LOS ANGELES (AP) — Southern California Gas Co. on Wednesday agreed to speed up the relocation of residents affected by a now 2-month-old gas leak in Los Angeles.
Under an agreement approved by a county judge, the utility has agreed to pay for up to three retired judges to oversee the ongoing relocation and for security to protect residents’ empty homes.
The agreement comes after the city attorney’s office sought a court order to accelerate the relocation process.
The leak was discovered Oct. 23 at a Southern California gas facility in the Porter Ranch area of Los Angeles. It already has forced the company to relocate thousands of residents who said the stench made them sick.
The well is spewing an estimated 1,200 tons of methane each day, or about a quarter of the state’s total output of climate-changing methane.
Forty-six residents have filed complaints about the relocation process, said Chief Deputy City Attorney Jim Clark.
Some of the residents say they’ve waited for weeks to be moved, while others have reported inadequate accommodations, including a family with an autistic son placed in a hotel room with one bed, Clark said.
He said an estimated 2,000 people still need to be relocated.
“Essentially, they (Southern California Gas) needed their feet held to the fire,” Clark said.
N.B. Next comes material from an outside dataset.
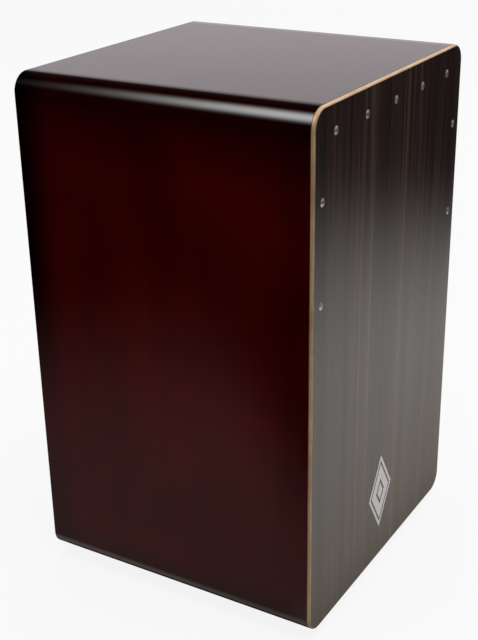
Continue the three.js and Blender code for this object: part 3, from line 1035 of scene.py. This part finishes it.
def clip_mesh(centre, grip):
    """A folded strip that grips the strands up to a height."""
    half = CLIP_HEIGHT / 2
    outline = [(CLIP_FRONT, -half + CLIP_CHAMFER), (CLIP_FRONT + CLIP_CHAMFER, -half),
               (CLIP_BACK - CLIP_CHAMFER, -half), (CLIP_BACK, -half + CLIP_CHAMFER),
               (CLIP_BACK, half), (CLIP_BACK - CLIP_SHEET, half), (CLIP_BACK - CLIP_SHEET, grip),
               (CLIP_FRONT + CLIP_SHEET, grip), (CLIP_FRONT + CLIP_SHEET, half), (CLIP_FRONT, half)]
    vertices = [(x, y, z) for x in (centre - CLIP_WIDTH / 2, centre + CLIP_WIDTH / 2)
                for y, z in outline]
    holes = [wire_screw_hole(CLIP_FRONT - 1, CLIP_BACK + 1, centre + end * CLIP_SCREW_OFFSET)
             for end in (-1, 1)]
    return cut_mesh(mesh_from("clip", vertices, skin(2, len(outline))), holes)


def wires_mesh(side):
    """A folded clip with its row of coiled strands, leaning outwards on its own side."""
    centre = side * CLIP_CENTRE
    vertices = []
    faces = []
    along = Vector((side * math.sin(STRAND_FAN), 0, math.cos(STRAND_FAN)))
    grip = CLIP_HEIGHT * 0.2
    for i in range(STRAND_COUNT):
        x = centre + (i - (STRAND_COUNT - 1) / 2) * STRAND_SPACING
        base = Vector((x, STRAND_Y, 0)) + along * grip
        coil(base, along, STRAND_LENGTH - grip, vertices, faces)
    mesh = joined("snare_wires", [clip_mesh(centre, grip), raw_mesh("strands", vertices, faces)])
    mesh.polygons.foreach_set("use_smooth", [True] * len(mesh.polygons))
    mesh.set_sharp_from_angle(angle=CLIP_SHARP_ANGLE)
    return mesh


def build_snare():
    tilted = snare_matrix()
    show_for("snare_bar", turned_copy(bar_mesh(), tilted), [DOWEL], "snare")
    for side, name in SIDES:
        show_for(f"snare_wires_{name}", turned_copy(wires_mesh(side), tilted), [WIRE_STEEL],
                 "snare")
    screw = pan_screw("wire_screw", 2.6, 1.6, 1.2, 9)
    for i, x in enumerate(wire_screw_spots(), 1):
        place = move(x, WIRE_SCREW_SEAT, 0) @ Matrix.Rotation(i, 4, "Y")
        show_for(f"snare_wire_screw_{i}", turned_copy(screw, tilted @ place), [BRIGHT_STEEL],
                 "snare")


KNOB_LENGTH = 10
KNOB_RADIUS = 8
KNOB_LOBES = 8
LOCK_CORE = 2.1
LOCK_THREAD_DEPTH = 0.4
LOCK_POINT = 0.9


def lobed(shrink):
    """The knob's outline, drawn in by some millimetres."""
    return lambda angle: KNOB_RADIUS - shrink + math.cos(KNOB_LOBES * angle)


def lock_screw_mesh(length):
    """A lobed thumb knob on a threaded shank. The knob's seat is at y = 0, its shank at -Y."""
    rings = [(-length, LOCK_CORE - 0.5), (-length + LOCK_POINT, LOCK_CORE)]
    step = THREAD_PITCH / THREAD_SAMPLES
    y = -length + LOCK_POINT + step
    while y < -0.3:
        rings.append((y, thread_radius(y, LOCK_CORE, LOCK_THREAD_DEPTH)))
        y += step
    rings += [(0.0, 2.5), (0.0, 5.5), (0.4, lobed(1.6)), (0.9, lobed(0.6)), (1.6, lobed(0)),
              (KNOB_LENGTH - 1.8, lobed(0)), (KNOB_LENGTH - 0.9, lobed(0.4)),
              (KNOB_LENGTH - 0.3, lobed(1.3)), (KNOB_LENGTH, lobed(2.4)), (KNOB_LENGTH, 4.6),
              (KNOB_LENGTH - 0.6, 4.0), (KNOB_LENGTH - 0.6, 0.1)]
    return rings_mesh("lock_screw", rings, 96)


def build_lock_screws():
    for _, side in SIDES:
        node = f"snare_lock_screw_{side}"
        low, high = box_mm(node)
        seat = high.y - KNOB_LENGTH
        mesh = lock_screw_mesh(seat - low.y)
        mesh.transform(move((low.x + high.x) / 2, seat, (low.z + high.z) / 2))
        show_for(node, mesh, [KNOB_STEEL], f"lock_screw_{side}")


# ---- CAD pieces that stay: battens and blocks ----


BATTEN_EASE = 0.6
BATTEN_EASE_ANGLE = math.radians(40)


def dress_cad(node, material):
    """Gives a CAD piece its material and eased edges."""
    piece = frame["nodes"][node]
    piece.data.materials.clear()
    piece.data.materials.append(material)
    bevel = piece.modifiers.new("ease", "BEVEL")
    bevel.width = BATTEN_EASE * MM
    bevel.segments = 2
    bevel.limit_method = "ANGLE"
    bevel.angle_limit = BATTEN_EASE_ANGLE


def dress_battens():
    for prefix in ("front", "back"):
        for place, material in (("top", BATTEN_LEVEL), ("bottom", BATTEN_LEVEL),
                                ("left", BATTEN_UP), ("right", BATTEN_UP)):
            dress_cad(f"{prefix}_batten_{place}", material)
    for _, side in SIDES:
        dress_cad(f"snare_block_{side}", BATTEN_UP)


# ---- Stage: floor, light and camera ----

FLOOR_SIZE = 30.0
FLOOR_TINT = (1.0, 0.965, 0.93)
# Painted shade: the mirrored floor is darker and warmer here.
FLOOR_CLOSE_SHADE_TINT = (0.86, 0.77, 0.66)  # just before the plate
FLOOR_LEVEL = 0.065  # of its colour, as the camera sees it
FLOOR_BOUNCE = 0.40  # of its colour, for the light that it throws back
FLOOR_GLOW = 0.885  # what the camera sees of the floor besides the light that falls on it
FAR_GLOW = 0.93
BACKDROP_LEVEL = 0.95
WALL_LEVEL = 0.81
WALL_TINT = (1.0, 0.905, 0.940)
ROOM_LEVEL = 0.02
SOFT_LIGHT_PLACE = (-0.438, 0.083, 0.877)
SOFT_LIGHT_TARGET = (0, 0, 0.25)
SOFT_LIGHT_REACH = (0.228, 0.189)
SOFT_LIGHT_LEVEL = 9.4
SOFT_LIGHT_EDGE = 2.3
SOFT_LIGHT_SIZE = 1.2
OVERHEAD_PLACE = (0.0, -0.4, 4.0)
OVERHEAD_TARGET = (0, 0, 0.25)
OVERHEAD_SIZE = 4.0
OVERHEAD_POWER = 250


def beyond_box(g, place):
    """Distance outside the box's footprint, negative under it."""
    return g.math("MAXIMUM", g.beyond(place["X"], HALF_WIDTH * MM),
                  g.beyond(place["Y"], SHELL_BACK * MM))


def pool_of_light(g, place):
    """A painted reflection: what the gloss of the box mirrors of the floor, brightest before the plate.
    """
    x, y = place["X"], place["Y"]
    reach = g.math("SQRT", g.math("ADD", g.times(x, x), g.times(y, y)))
    before = g.range(reach, 0.55, 1.42, 0.83, 0.0, smooth=True)
    beside = g.times(g.range(reach, 0.30, 1.00, 0.20, 0.0, smooth=True),
                     g.range(g.math("ADD", y, g.times(x, 0.9)), -0.44, -0.27, smooth=True))
    # A faint line of light along the foot of each side, weaker towards the plate.
    rim = g.ramp(g.range(g.beyond(x, HALF_WIDTH * MM), -0.02, 0.05),
                 (0.24, 0.0), (0.34, 0.28), (0.50, 0.28), (0.66, 0.0))
    rim = g.times(rim, g.range(y, -0.15, 0.02, 0.55, 1.0))
    beside = g.math("ADD", beside, g.times(rim, g.range(y, -0.15, -0.14)))
    side = g.ramp(g.range(y, -0.40, 0.0), (0.12, 1.0), (0.55, 0.70), (0.62, 0.45), (0.75, 0.0))
    # Painted shade: the mirrored floor darkens and warms just before the plate.
    close = g.ramp(g.range(y, -0.30, -0.10), (0.15, 0.0), (0.76, 1.0), (0.80, 0.0))
    # No light under the box.
    shaded = g.range(beyond_box(g, place), -0.008, 0.002, smooth=True)
    return g.tinted(g.times(g.mix(side, beside, before), shaded),
                    g.mix(close, FLOOR_TINT, FLOOR_CLOSE_SHADE_TINT))


def floor_material():
    """Pale and matt, a little lit from within so that its shadow stays soft, and with a painted shadow
    under the box.
    """
    g, place = new_material("studio_floor")
    g.owner.cycles.emission_sampling = "NONE"
    place = g.split(place)
    away = g.range(beyond_box(g, place), 0.5, 5.0, FLOOR_GLOW, FAR_GLOW)
    # Painted shadow: the floor's glow darkens under the box and just beside its foot.
    under = g.range(beyond_box(g, place), -0.036, -0.020, 0.40, 1.0, smooth=True)
    seen = g.add("ShaderNodeAddShader")
    g.put(seen.inputs[0], g.emission(g.times(away, under)))
    g.put(seen.inputs[1], g.diffuse(FLOOR_LEVEL))
    path = g.add("ShaderNodeLightPath").outputs
    shader = g.pick(path["Is Camera Ray"], g.diffuse(FLOOR_BOUNCE), seen.outputs["Shader"])
    mirrored = g.emission(pool_of_light(g, place))
    return g.output(g.pick(path["Is Glossy Ray"], shader, mirrored))


def add_square(name, size, material):
    """A level square, in metres."""
    half = size / 2
    mesh = bpy.data.meshes.new(name)
    mesh.from_pydata([(-half, -half, 0), (half, -half, 0), (half, half, 0), (-half, half, 0)],
                     [], [(0, 1, 2, 3)])
    mesh.materials.append(material)
    return add_object(name, mesh)


def build_floor():
    add_square("floor", FLOOR_SIZE, floor_material())


def build_world():
    """A white room to the camera. The top of the box mirrors a low bright wall behind it."""
    world = bpy.data.worlds.new("studio")
    bpy.context.scene.world = world
    g = Graph(world)
    direction = g.split(g.add("ShaderNodeTexCoord").outputs["Generated"])
    wall = g.ramp(direction["Z"], (0.25, 1.0), (0.33, 0.42), (0.40, 0.16), (0.52, 0.05), (0.66, 0.0))
    behind = g.range(direction["X"], -0.1, 0.4, 0.0, WALL_LEVEL, smooth=True)
    room = g.tinted(g.times(wall, behind), WALL_TINT)
    room = g.mix(1.0, room, ROOM_LEVEL, "ADD")
    is_camera = g.add("ShaderNodeLightPath").outputs["Is Camera Ray"]
    seen = g.mix(is_camera, room, BACKDROP_LEVEL)
    background = g.feed(g.add("ShaderNodeBackground"), Color=seen)
    g.output(background.outputs["Background"], "ShaderNodeOutputWorld")


def aim(obj, target):
    obj.rotation_euler = (Vector(target) - obj.location).to_track_quat("-Z", "Y").to_euler()


def soft_light_material():
    """A glow that dies away from the panel's middle."""
    g, place = new_material("soft_light")
    g.owner.cycles.emission_sampling = "NONE"
    place = g.split(place)
    parts = []
    for axis, reach in zip("XY", SOFT_LIGHT_REACH):
        share = g.math("ABSOLUTE", g.math("DIVIDE", place[axis], reach))
        parts.append(g.math("POWER", share, SOFT_LIGHT_EDGE))
    fade = g.math("EXPONENT", g.times(g.math("ADD", *parts), -1.0))
    return g.output(g.emission(g.times(fade, SOFT_LIGHT_LEVEL)))


def build_soft_light():
    """A panel over the left of the box, seen only as the gleam along its rounded edge."""
    panel = add_square("soft_light", SOFT_LIGHT_SIZE, soft_light_material())
    panel.location = SOFT_LIGHT_PLACE
    aim(panel, SOFT_LIGHT_TARGET)
    for use in ("camera", "diffuse", "transmission", "shadow"):
        setattr(panel, "visible_" + use, False)


def build_overhead_light():
    """A wide light from above that the gloss doesn't mirror."""
    light = bpy.data.lights.new("overhead_softbox", "AREA")
    light.shape = "RECTANGLE"
    light.size = light.size_y = OVERHEAD_SIZE
    light.energy = OVERHEAD_POWER
    lamp = add_object("overhead_softbox", light)
    lamp.location = OVERHEAD_PLACE
    aim(lamp, OVERHEAD_TARGET)
    lamp.visible_glossy = False


CAMERA_PLACE = (-0.9230, -0.5417, 0.7038)
CAMERA_YAW = 58.940  # from +Y towards +X
CAMERA_PITCH = -23.737
CAMERA_ROLL = -1.004
CAMERA_LENS = 67.05
CAMERA_SENSOR = 36.0


def build_camera():
    yaw, pitch, roll = (math.radians(a) for a in (CAMERA_YAW, CAMERA_PITCH, CAMERA_ROLL))
    ahead = Vector((math.cos(pitch) * math.sin(yaw), math.cos(pitch) * math.cos(yaw), math.sin(pitch)))
    right = ahead.cross(Vector((0, 0, 1))).normalized()
    up = right.cross(ahead)
    rolled_right = math.cos(roll) * right + math.sin(roll) * up
    rolled_up = -math.sin(roll) * right + math.cos(roll) * up
    data = bpy.data.cameras.new("camera")
    data.sensor_width = CAMERA_SENSOR
    data.lens = CAMERA_LENS
    camera = add_object("camera", data)
    turn = Matrix((rolled_right, rolled_up, -ahead)).transposed()
    camera.matrix_world = Matrix.Translation(CAMERA_PLACE) @ turn.to_4x4()
    bpy.context.scene.camera = camera


# ---- Put together ----

build_shell()
build_plate()
build_emblem()
build_back()
build_screws()
build_feet()
build_snare()
build_lock_screws()
dress_battens()
build_floor()
build_world()
build_soft_light()
build_overhead_light()
build_camera()
bpy.context.scene.view_settings.view_transform = "Standard"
Southern California has said it will take three to four months to drill a secondary well that will be used to stop the gas leak.
In a statement Wednesday, Southern California said it was working to provide those affected with more “home-like” accommodations than hotel rooms, since they may not be able to return to their houses until late March.
Should residents decide to make their own arrangements, the company said it will reimburse them up to $250 per room per night, plus taxes and fees.
“Our goal is to reduce the burden on those who choose to temporarily relocate and get residents back into their homes as soon as we can,” Southern California said.
On Friday, Gov. Jerry Brown wrote Southern California Gas to note that the utility’s efforts to stop the leak had been insufficient and to say that he had directed state agencies to work with the California attorney general in investigating the causes of the leak, according to a copy of the letter released by the governor’s office.
Public health officials have said the leak is not a threat to public health, but hundreds of residents have complained of nausea, headaches, bloody noses and other maladies. The company and state officials say illnesses are caused by the foul-smelling additive that makes odorless natural gas detectable.
Los Angeles County and the city’s school board declared a state of emergency over the leak, with the board deciding to move students out of two schools in the affected neighborhood. The move begins after winter break and could last until June.